Tagged with: bioengineered organs growing organs organ donor organ transplant
We’ve looked at organ donation in the past, but since there are a shortage of organs compared to people on the waiting list, could we solve all of this and save all by growing human organs? At the recent TED conference, Dr. Anthony Atala demonstrated tissue regeneration technology – something he has been working on for the last 20 years. Dr. Atala is a surgeon, the director of the Wake Forest Institute for Regenerative Medicine, and the Chair and Professor of Urology. If there is a way to restore the human body after injury or disease, and to replace organs, then Atala and his team have most likely tried it. In 2008, Dr. Atala engineered an artificial heart valve that beats; then in 2009 he engineered a human bladder created from a scaffold sutured together to match a 3D image. In 2010, he and his team grew lungs that can breathe after being transplanted into rats; then by using human cells, they grew part of a liver in a lab. At the 2010 TEDMED, Dr. Atala said, “Every thirty seconds a patient dies from diseases that could be treated with tissue replacement.”

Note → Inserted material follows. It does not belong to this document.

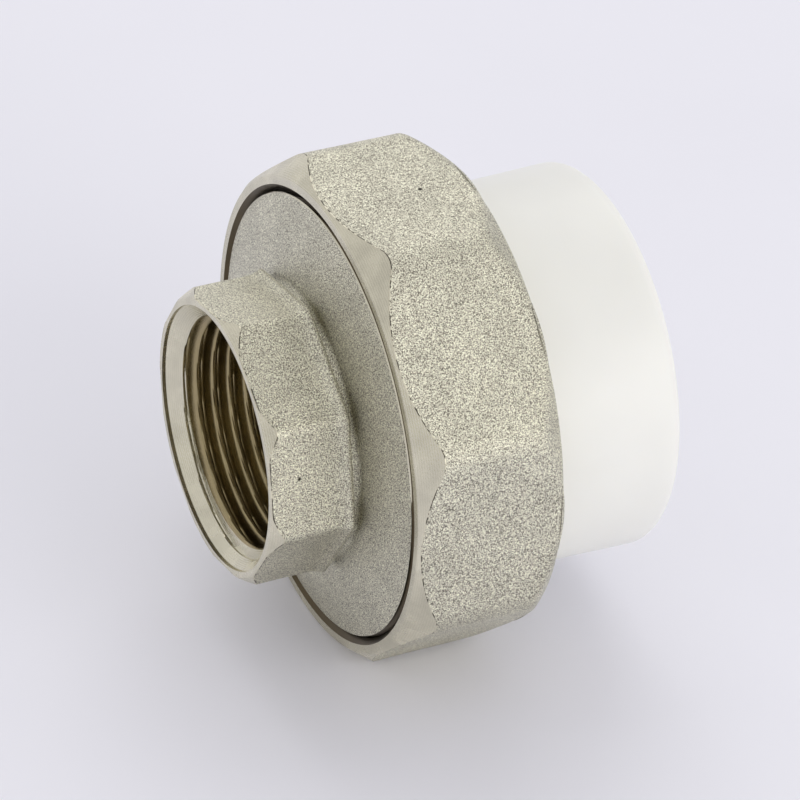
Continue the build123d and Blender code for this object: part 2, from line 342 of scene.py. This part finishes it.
def turned_nickel(name, rgb, feed, roughness, depth):
    """Nickel plate over lathe-turned brass: smooth satin with fine rings where the tool went round, and
    streaks of sheen along the rings painted into its colour.
    """
    material, tree, shader, place = new_material(name)
    rings = add_node(tree, "ShaderNodeTexWave", {"wave_type": "RINGS", "rings_direction": "X"},
                     {"Vector": place, "Scale": math.pi / (10 * feed), "Distortion": 3.5,
                      "Detail": 3.0, "Detail Scale": 2.0}).outputs["Fac"]
    stain = noise_field(tree, place, 3 * MM, 3.0)
    plate = colour_ramp(tree, stain, [(0.3, shade(rgb, 0.84)), (0.7, shade(rgb, 1.06))])
    # painted sheen: the colour is a little darker between the tool rings, streaks that stand in for light
    # catching the rings
    painted_ring_sheen = colour_ramp(tree, rings, [(0.1, (0.93, 0.93, 0.92, 1)), (0.8, (1, 1, 1, 1))])
    plate = add_node(tree, "ShaderNodeMix", {"data_type": "RGBA", "blend_type": "MULTIPLY"},
                     {"Factor": 1.0, 6: plate, 7: painted_ring_sheen}).outputs[2]
    rough = add_node(tree, "ShaderNodeMapRange",
                     inputs={"Value": stain, "To Min": roughness * 0.8,
                             "To Max": roughness * 1.3}).outputs["Result"]
    bump = add_node(tree, "ShaderNodeBump", inputs={"Height": rings, "Strength": 1.0,
                                                    "Distance": depth})
    tree.links.new(plate, shader.inputs["Base Color"])
    tree.links.new(rough, shader.inputs["Roughness"])
    tree.links.new(bump.outputs["Normal"], shader.inputs["Normal"])
    shader.inputs["Metallic"].default_value = 1.0
    return material


def burr_line(rgb, plate_rgb):
    """Torn burr beside a turned cut: a broken dark line between two bright surfaces."""
    material, tree, shader, place = new_material("nickel_plated_brass_burr")
    tear = noise_field(tree, place, 1.1 * MM, 3.0, 0.7)
    torn = colour_ramp(tree, tear, [(0.47, shade(plate_rgb, 0.9)), (0.54, shade(rgb, 1.0))])
    tree.links.new(torn, shader.inputs["Base Color"])
    shader.inputs["Metallic"].default_value = 1.0
    shader.inputs["Roughness"].default_value = 0.45
    return material


def moulded_polypropylene(rgb):
    """Injection-moulded polypropylene: milky, softly glossy, with a faint orange peel."""
    material, tree, shader, place = new_material("polypropylene_moulded_white")
    peel = noise_field(tree, place, 1.2 * MM, 2.0)
    cloud = noise_field(tree, place, 14 * MM)
    milk = colour_ramp(tree, cloud, [(0.3, shade(rgb, 0.95)), (0.7, shade(rgb, 1.0))])
    bump = add_node(tree, "ShaderNodeBump", inputs={"Height": peel, "Strength": 0.5,
                                                    "Distance": 0.02 * MM})
    tree.links.new(milk, shader.inputs["Base Color"])
    tree.links.new(bump.outputs["Normal"], shader.inputs["Normal"])
    shader.inputs["Roughness"].default_value = 0.42
    shader.inputs["IOR"].default_value = 1.49
    shader.inputs["Subsurface Weight"].default_value = 0.25
    shader.inputs["Subsurface Radius"].default_value = (1.0, 0.95, 0.85)
    shader.inputs["Subsurface Scale"].default_value = 1.5 * MM
    return material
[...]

But now, at a 2011 TED conference, Singularity Hub reported Dr. Atala said, “90% of the patients on the transplant list are actually waiting for a kidney. Patients are dying every day because we don’t have enough of those organs to go around.” Then he discussed how desktop ink-jet printers could have cells replace the ink and layer by layer, “print” a 3D object in 40 minutes such as a piece of bone that can then be implanted in human patients.
He describes how they reconstruct the entire volume of a kidney from CT scans of patients, something that is becoming increasingly popular when engineering replacements for the body, and this information is processed to create scans of single layers, much like the slices from an MRI. These scans become the instructions for how the layers of cells are to be printed to generate a patient-specific kidney. Dr. Atala then reveals that there happens to be a printer on the stage and is about halfway through the 7-hour task of printing the kidney prototype. To show the audience what a bioengineered kidney looks like, the finished product is brought out that has the appearance of a raw chicken breast, but then again, it is made out of real human cells.
Singularity Hub also reported that the real “WOW” moment came when Dr. Atala showed a short video about a boy who was born with spina bifida. By age 10, the child, Luke Massella, had been through over a dozen surgeries. Massella agreed to an experimental surgery to receive a regenerated bladder from his own cells. It was so successful, the boy later became a wrestler and has been able to live a “normal” life.